In organisations that employ a “follow the sun” schedule for network and IT management, a SASE implementation must be able to fully support this type of operation, which might mean one site is established as a master site while others have reduced capabilities.     

So, should companies investigate this technology? Yes, I believe so, because as more “stuff” is being moved into managed internet services (OK, read cloud) and having to deal with more than one set of technologies to set up and manage security, is a move calculated to allow for mistakes that may go unnoticed until it is far too late. SASE is, or rather will become over time, a key element in what is being termed zero-trust, which means any access to any system, application or service must be authenticated, authorised and, preferably, encrypted. 

Investigations into SASE should, as a minimum, look at:

  • Which orchestration and security management technologies are supported by each SASE platform being investigated? Remember that security management should also include key management (public key infrastructures or PKI), as should information security event management (SIEM) or security orchestration and event management (SOAR) systems.
  • What products, systems, services, applications and end-point devices are supported by each SASE platform?

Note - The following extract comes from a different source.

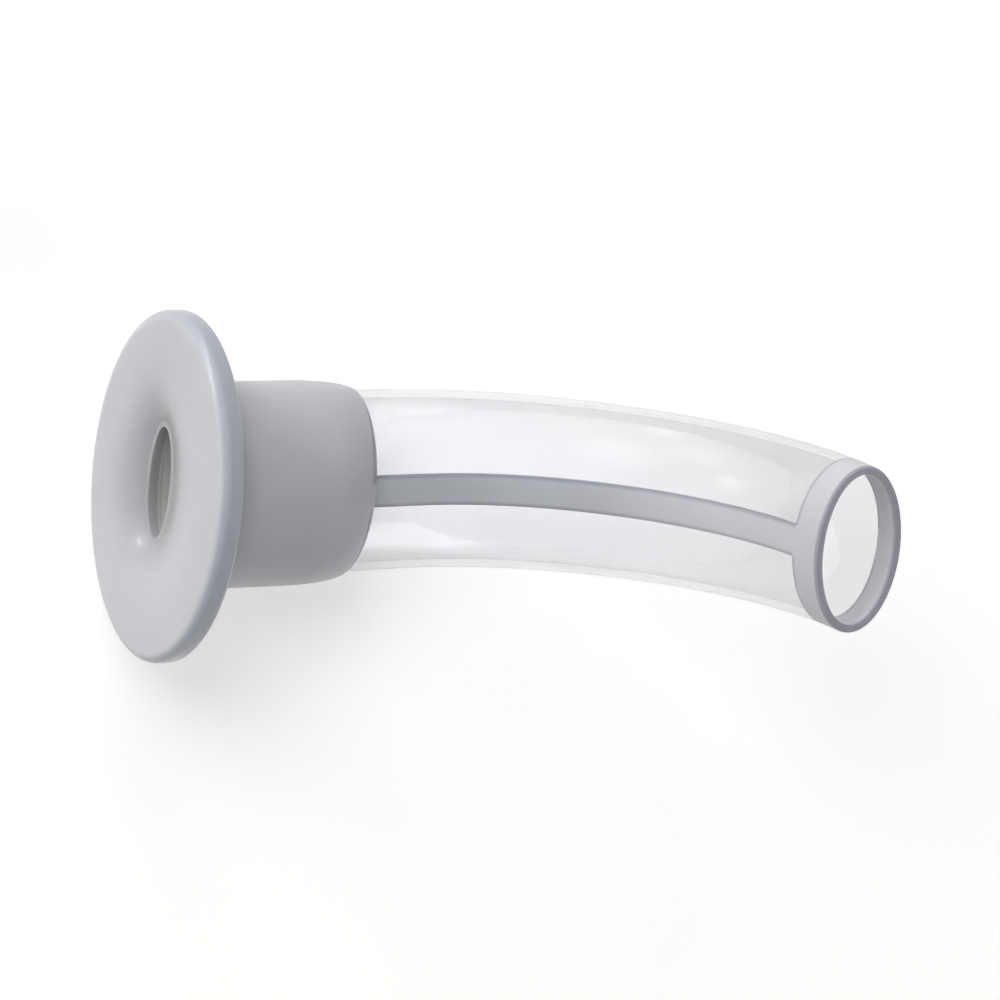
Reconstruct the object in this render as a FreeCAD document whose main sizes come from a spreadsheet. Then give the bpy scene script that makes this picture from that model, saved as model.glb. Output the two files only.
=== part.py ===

Remember that end-point devices might be third-party systems (suppliers, distributors, etc) and/or staff devices that might not be company-supplied or maintained.
  • Are the connections between all systems, services, applications and endpoints encrypted? This is why key management systems are important.
  • Does the SASE platform address identity authentication, authorisation and access management controls?
  • Can identity authentication, authorisation and access management controls be applied consistently and uniformly across all systems, services, applications and endpoints? In some locations, such as a warehouse or a shared building, controlling ports on an Ethernet switch (turning on or off) can be viewed as an access control in some circumstances, as can MAC address locking.

This list is not exhaustive but should form a “starter for 10” for any SASE investigation.

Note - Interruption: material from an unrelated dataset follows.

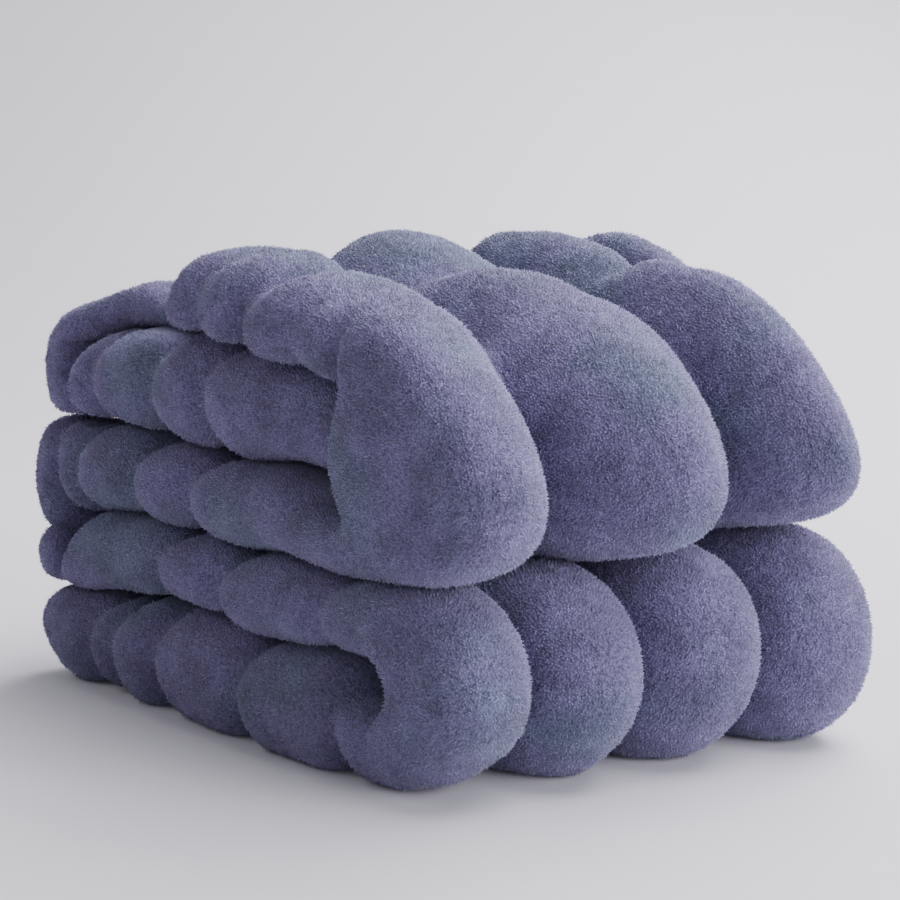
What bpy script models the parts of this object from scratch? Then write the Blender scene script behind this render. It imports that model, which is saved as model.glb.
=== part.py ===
"""A puffy flannel blanket folded into five layers: one filled body that runs back and forth along its folds."""

import bpy
import numpy as np

for old in list(bpy.data.objects):
    bpy.data.objects.remove(old, do_unlink=True)

# Sizes of the folded stack, in metres. X is its length, Y its depth from the front edge, Z up.
DEPTH = 0.305
GAP = 0.0024
FOLD_HOLLOW = 0.006
FLOOR_BAND = 0.030
FLOOR_SINK = 0.008

# Shares of the full thickness that are left at a sewn line, and at a pucker across a channel.
SEAM_SHARE = 0.42
FOLD_SEAM_SHARE = 0.48
PUCKER_SHARE = 0.80
PUCKER_INSET = 0.004
CORNER_SHARE = 0.10

# Colour and surface of the flannel.
COLOUR = (0.145, 0.150, 0.262, 1.0)
ROUGHNESS = 0.95

# Where the heights below are given, from the left end to the folds on the right.
STATIONS = (-0.19, -0.10, 0.00, 0.075, 0.105)

# Each layer's underside and top at the stations. facing is the way its first side looks.
LAYERS = {
    "first": {
        "facing": "down",
        "under": (0.000, 0.000, 0.000, 0.000, 0.000),
        "top": (0.058, 0.064, 0.059, 0.060, 0.056),
    },
    "second": {
        "facing": "up",
        "under": (0.058, 0.064, 0.059, 0.060, 0.056),
        "top": (0.110, 0.112, 0.106, 0.107, 0.110),
    },
    "third": {
        "facing": "down",
        "under": (0.110, 0.112, 0.106, 0.107, 0.110),
        "top": (0.160, 0.157, 0.152, 0.152, 0.186),
    },
    "fourth": {
        "facing": "down",
        "under": (0.160, 0.157, 0.152, 0.152, 0.152),
        "top": (0.206, 0.213, 0.217, 0.210, 0.210),
    },
    "fifth": {
        "facing": "up",
        "under": (0.206, 0.213, 0.217, 0.210, 0.189),
        "top": (0.243, 0.256, 0.266, 0.264, 0.262),
    },
}

# The blanket's run, a row per section in the order that the cloth takes. creases are the puckers
# sewn across a layer. reach is how far a fold or an end stands out past its last crease, sag is
# how much more of that is low down, and outside is the side of the cloth that a fold shows. puffs
# counts the swellings round a fold.
RUN = (
    {"kind": "end", "layer": "first", "x": -0.194, "reach": -0.034},
    {"kind": "layer", "layer": "first", "creases": (-0.194, -0.162, -0.130, -0.078, 0.014, 0.106, 0.142)},
    {"kind": "fold", "layers": ("first", "second"), "x": 0.142, "reach": 0.066, "sag": 0.10,
     "outside": 0, "puffs": 1},
    {"kind": "layer", "layer": "second", "creases": (0.142, 0.085, -0.003, -0.072, -0.186)},
    {"kind": "fold", "layers": ("second", "third"), "x": -0.186, "reach": -0.046, "sag": 0.00,
     "outside": 1, "puffs": 2},
    {"kind": "layer", "layer": "third", "creases": (-0.186, -0.100, -0.057, -0.020, 0.050, 0.106)},
    {"kind": "fold", "layers": ("third", "fifth"), "x": 0.106, "reach": 0.106, "sag": 0.20,
     "outside": 0, "puffs": 1},
    {"kind": "layer", "layer": "fifth", "creases": (0.106, 0.072, 0.026, -0.016, -0.056, -0.182)},
    {"kind": "fold", "layers": ("fifth", "fourth"), "x": -0.182, "reach": -0.044, "sag": 0.10,
     "outside": 0, "puffs": 1},
    {"kind": "layer", "layer": "fourth", "creases": (-0.182, -0.076, -0.012, 0.056)},
    {"kind": "end", "layer": "fourth", "x": 0.056, "reach": 0.026},
)

# The sewn lines between the four channels, as shares of the depth from the front edge, and how
# far each channel stands out past the first at a fold on the right. There is a row for each
# section of the run, and the lines drift from one to the next.
CHANNELS = (
    {"lines": (0.235, 0.470, 0.735), "stand_out": (0.000, 0.000, 0.000, 0.000)},
    {"lines": (0.235, 0.470, 0.735), "stand_out": (0.000, 0.003, 0.007, 0.011)},
    {"lines": (0.235, 0.470, 0.735), "stand_out": (0.000, 0.003, 0.007, 0.011)},
    {"lines": (0.235, 0.470, 0.735), "stand_out": (0.000, 0.000, 0.000, 0.000)},
    {"lines": (0.240, 0.490, 0.750), "stand_out": (0.000, 0.000, 0.000, 0.000)},
    {"lines": (0.260, 0.560, 0.800), "stand_out": (0.000, 0.000, 0.000, 0.000)},
    {"lines": (0.300, 0.690, 0.955), "stand_out": (0.000, 0.004, 0.006, -0.040)},
    {"lines": (0.300, 0.660, 0.880), "stand_out": (0.000, 0.000, 0.000, -0.010)},
    {"lines": (0.270, 0.560, 0.800), "stand_out": (0.000, 0.000, 0.000, 0.000)},
    {"lines": (0.260, 0.520, 0.760), "stand_out": (0.000, 0.000, 0.000, 0.000)},
    {"lines": (0.250, 0.500, 0.750), "stand_out": (0.000, 0.000, 0.000, 0.000)},
)
DRIFT_RINGS = 6

# Where a channel is measured across its width, from one sewn line to the next. The outer two are
# finer at the rounded edges of the blanket.
ACROSS = (
    (-1.00, -0.95, -0.74, -0.20, 0.58),
    (-1.00, -0.62, 0.00, 0.62),
    (-1.00, -0.62, 0.00, 0.62),
    (-1.00, -0.58, 0.20, 0.74, 0.95, 1.00),
)
STEPS_PER_PUFF = 4
STEPS_PER_FOLD = 9
STEPS_PER_END = 3


def height(layer, side, x):
    """Height of a layer's underside or top at x, with half the gap taken off where layers meet."""
    level = np.interp(x, STATIONS, LAYERS[layer][side])
    if (layer, side) in (("first", "under"), ("fifth", "top")):
        return level
    return level + GAP / 2 if side == "under" else level - GAP / 2


def swelling(share):
    """Fullness between two creases, from 0 at a crease to 1."""
    return min(1.0, 1.35 * abs(np.sin(np.pi * share)) ** 0.7)


def ring(first_side, second_side, puff, fold=0.0, outside=None, right=False, end=0.0):
    """One section across the cloth, as the points of its two sides in X and Z."""
    return {
        "sides": (np.array(first_side), np.array(second_side)),
        "puff": puff,
        "fold": fold,
        "outside": outside,
        "right": right,
        "end": end,
    }


def layer_rings(row):
    rings = []
    name = row["layer"]
    for start, stop in zip(row["creases"][:-1], row["creases"][1:]):
        for step in range(STEPS_PER_PUFF):
            share = step / STEPS_PER_PUFF
            x = start + (stop - start) * share
            sides = [(x, height(name, "under", x)), (x, height(name, "top", x))]
            if LAYERS[name]["facing"] == "up":
                sides.reverse()
            rings.append(ring(*sides, swelling(share)))
    return rings


def half_ellipse(x, reach, low, high, angle, sag=0.0):
    """A point on the half ellipse that stands on the upright line at x from low to high."""
    out = reach * np.cos(angle) ** 0.9 * (1 - sag * np.sin(angle))
    return (x + out, (low + high) / 2 + (high - low) / 2 * np.sin(angle))


def fold_rings(row):
    """Rings round a fold: a half ellipse outside, and a narrow one inside."""
    rings = []
    x = row["x"]
    lower, upper = sorted(row["layers"], key=lambda name: LAYERS[name]["under"])
    rising = lower == row["layers"][0]
    outer = height(lower, "under", x), height(upper, "top", x)
    inner = height(lower, "top", x), height(upper, "under", x)
    hollow = np.copysign(FOLD_HOLLOW, row["reach"])
    for step in range(STEPS_PER_FOLD):
        share = step / STEPS_PER_FOLD
        angle = np.pi * (share - 0.5) * (1 if rising else -1)
        sides = [
            half_ellipse(x, row["reach"], *outer, angle, row["sag"]),
            half_ellipse(x, hollow, *inner, angle),
        ]
        if row["outside"] == 1:
            sides.reverse()
        puff = swelling(share * row["puffs"])
        strength = np.sin(np.pi * share) ** 0.5
        rings.append(ring(*sides, puff, strength, row["outside"], row["reach"] > 0))
    return rings


def end_rings(row, opening):
    """Rings that round off a free end."""
    rings = []
    name, x = row["layer"], row["x"]
    low, high = height(name, "under", x), height(name, "top", x)
    turns = np.linspace(0, 0.94, STEPS_PER_END + 1)
    for turn in turns[:0:-1] if opening else turns:
        angle = turn * np.pi / 2
        at = x + row["reach"] * np.sin(angle)
        half = (high - low) / 2 * np.cos(angle)
        sides = [(at, (low + high) / 2 - half), (at, (low + high) / 2 + half)]
        if LAYERS[name]["facing"] == "up":
            sides.reverse()
        puff = 0.4 if turn == 0 else 1.0
        rings.append(ring(*sides, puff, end=turn))
    return rings


def whole_run():
    """All the rings in order, each with its own sewn lines."""
    rings = []
    for place, row in enumerate(RUN):
        if row["kind"] == "end":
            new = end_rings(row, place == 0)
        elif row["kind"] == "layer":
            new = layer_rings(row)
        else:
            new = fold_rings(row)
        for each in new:
            each["lines"] = CHANNELS[place]["lines"]
            each["stand_out"] = CHANNELS[place]["stand_out"]
        rings += new
    for key in ("lines", "stand_out"):
        values = np.array([each[key] for each in rings])
        padded = np.pad(values, ((DRIFT_RINGS, DRIFT_RINGS), (0, 0)), mode="edge")
        width = 2 * DRIFT_RINGS + 1
        for index, each in enumerate(rings):
            each[key] = padded[index:index + width].mean(axis=0)
    return rings


def across(lines):
    """(y, channel, place in it, whether it is on the blanket's edge side) for the points of a side."""
    edges = np.concatenate(([0.0], lines, [1.0])) * DEPTH - DEPTH / 2
    points = []
    for channel, places in enumerate(ACROSS):
        middle = (edges[channel] + edges[channel + 1]) / 2
        half = (edges[channel + 1] - edges[channel]) / 2
        for place in places:
            rim = (channel == 0 and place < 0) or (channel == len(ACROSS) - 1 and place > 0)
            points.append((middle + half * place, channel, place, rim))
    return points


def fullness(place, rim, valley):
    """Share of the full thickness at a place within a channel."""
    if rim:
        return (1 - abs(place) ** 2.4) ** (1 / 2.2)
    return valley + (1 - valley) * (1 - abs(place) ** 2.4) ** 0.55


def ring_points(section):
    """The closed loop of a ring: its first side from front to back, then its second side back."""
    first, second = section["sides"]
    middle, half = (first + second) / 2, (first - second) / 2
    fold, puff = section["fold"], section["puff"]
    pucker = PUCKER_SHARE + (1 - PUCKER_SHARE) * puff
    corner = 1 - CORNER_SHARE * (1 - np.cos(section["end"] * np.pi / 2))
    loop = ([], [])
    for y, channel, place, rim in across(section["lines"]):
        flat = fullness(place, rim, SEAM_SHARE) * pucker
        bent = fullness(place, rim, FOLD_SEAM_SHARE) * (0.5 + 0.5 * pucker)
        shift = section["stand_out"][channel] * fold if section["right"] else 0.0
        y = np.sign(y) * (abs(y) - PUCKER_INSET * (1 - puff)) * corner
        for side, sign in ((0, 1), (1, -1)):
            in_fold = 2 * bent - 1 if side == section["outside"] else 1.0
            reach = flat + (in_fold - flat) * fold
            x, z = middle + half * reach * sign
            loop[side].append((x + shift, y, z))
    return loop[0] + loop[1][-2:0:-1]


def settled(points):
    """The underside pressed flat on the floor, and the stack centred on its length."""
    points = np.array(points)
    low = points[:, 2] < FLOOR_BAND
    sink = FLOOR_SINK * (1 - points[low, 2] / FLOOR_BAND)
    points[low, 2] = np.maximum(0.0, points[low, 2] - sink)
    points[:, 0] -= (points[:, 0].min() + points[:, 0].max()) / 2
    return points


def cap_faces(base, count, opening):
    """The faces that close one end of the run, from front to back."""
    faces = []
    for i in range(count // 2):
        corners = (base + i, base + i + 1, base + (count - i - 1) % count, base + (count - i) % count)
        corners = list(dict.fromkeys(corners))
        faces.append(corners[::-1] if opening else corners)
    return faces


def blanket_mesh():
    rings = [ring_points(section) for section in whole_run()]
    count = len(rings[0])
    last = (len(rings) - 1) * count
    faces = cap_faces(0, count, True) + cap_faces(last, count, False)
    for start in range(0, last, count):
        for i in range(count):
            j = (i + 1) % count
            faces.append((start + i, start + j, start + count + j, start + count + i))
    points = settled([point for each in rings for point in each])
    mesh = bpy.data.meshes.new("blanket")
    mesh.from_pydata(points.tolist(), [], faces)
    return mesh


def flannel():
    material = bpy.data.materials.new("flannel")
    material.use_nodes = True
    shader = material.node_tree.nodes["Principled BSDF"]
    shader.inputs["Base Color"].default_value = COLOUR
    shader.inputs["Roughness"].default_value = ROUGHNESS
    shader.inputs["Metallic"].default_value = 0.0
    return material


mesh = blanket_mesh()
mesh.materials.append(flannel())
blanket = bpy.data.objects.new("blanket", mesh)
bpy.context.scene.collection.objects.link(blanket)
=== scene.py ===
import bpy
import math
import numpy as np
from mathutils import Matrix, Vector, noise


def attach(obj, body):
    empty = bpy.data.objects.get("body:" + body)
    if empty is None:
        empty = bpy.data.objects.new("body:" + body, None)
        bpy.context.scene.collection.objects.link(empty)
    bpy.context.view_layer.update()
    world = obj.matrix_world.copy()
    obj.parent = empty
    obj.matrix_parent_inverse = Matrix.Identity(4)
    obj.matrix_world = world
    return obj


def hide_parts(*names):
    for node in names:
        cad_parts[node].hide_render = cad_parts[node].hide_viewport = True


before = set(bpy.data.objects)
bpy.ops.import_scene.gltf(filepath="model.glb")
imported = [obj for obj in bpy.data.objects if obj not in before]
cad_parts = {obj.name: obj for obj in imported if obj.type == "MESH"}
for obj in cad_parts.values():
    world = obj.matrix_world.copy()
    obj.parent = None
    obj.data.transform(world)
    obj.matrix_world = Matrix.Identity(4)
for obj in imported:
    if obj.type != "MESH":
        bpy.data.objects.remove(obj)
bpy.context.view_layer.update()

# ---------------------------------------------------------------------------------------------
# The blanket. Two faces of plush flannel are filled and sewn together in four channels, gathered
# crosswise into swellings, and the whole is folded back and forth into five layers.

# How many channels there are. Sizes are in metres: the depth from the front edge to the back one, and
# how far a layer is carried past the line that it shares with the next one.
CHANNELS = 4
DEPTH = 0.305
OVERLAP = 0.0012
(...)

So, what about investment in SASE – do you jump in now or wait until there is more maturity on the market? 

While many security companies are moving towards SASE, only a few have the tools to implement a comprehensive SASE architecture and, at the moment, Microsoft has an edge that few others do, in that it has mature identity authentication and authorisation controls.

Other players I think are worthy of a look include Palo Alto Networks and Broadcom, but there are more.

It’s a difficult call and will depend very much on your organisation’s risk acceptance profile, whether a pilot could be implemented and whether any specific SASE company has the availability of skilled staff to implement and support a full and comprehensive SASE architecture in your organisation.